Monday 3 June 2013

Tim Robbins’ weekend hockey games forced out of NYC park due to ‘flying pucks’

Tim Robbins is a noted director, screenwriter and Academy Award winning actor. (Plus, he was in Howard the Duck.) He's also a big hockey fan and is frequently seen in the crowd during New York Rangers games at Madison Square Garden.

Despite a busy life, Robbins has also found time to participate in a weekend roller hockey game in Greenwich Village in New York City. For over 20 years, adults from all walks of life met at William F. Passannante Ballfield to play.

But last weekend featured their final games, because their permit application renewal was rejected by the New York City Parks Department after complaints from park-goers that their safety was in danger from flying pucks.

From the New York Post:

“I think it’s terrible,” said Academy Award-winning actor Tim Robbins, an occasional player, before the final game at the park last Saturday. “It is a cross-section of New Yorkers. There are doctors, musicians. It’s a pretty special group of people, and this is kind of what New York is all about: sharing space.”

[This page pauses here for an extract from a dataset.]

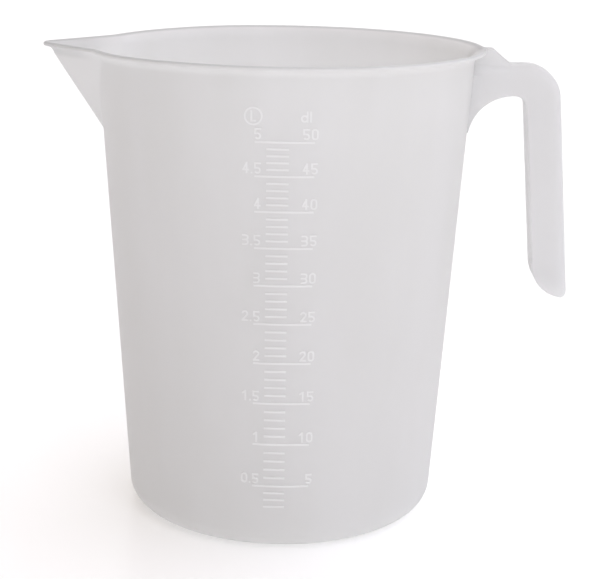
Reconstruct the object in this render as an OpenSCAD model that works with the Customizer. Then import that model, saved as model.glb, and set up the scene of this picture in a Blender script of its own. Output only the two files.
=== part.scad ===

Here's Robbins in action in 2011:

The NYC Parks Department is trying to find the players an actual inline rink to play in, but there's a tradition to what's been going on on their makeshift rink for the past 20 years. The players say they're willing to move, but wish there could be some sort of an agreement to remain at Passannante Ballfield. According to the Post, a Harlem ice hockey league is the beneficiary of many fundraising games from the group.

Robbins and his buddies should just take a page out of William Devane's book and march to the Parks Department offices and start chanting, "Let them play!"

Hey, it worked for the Bad News Bears.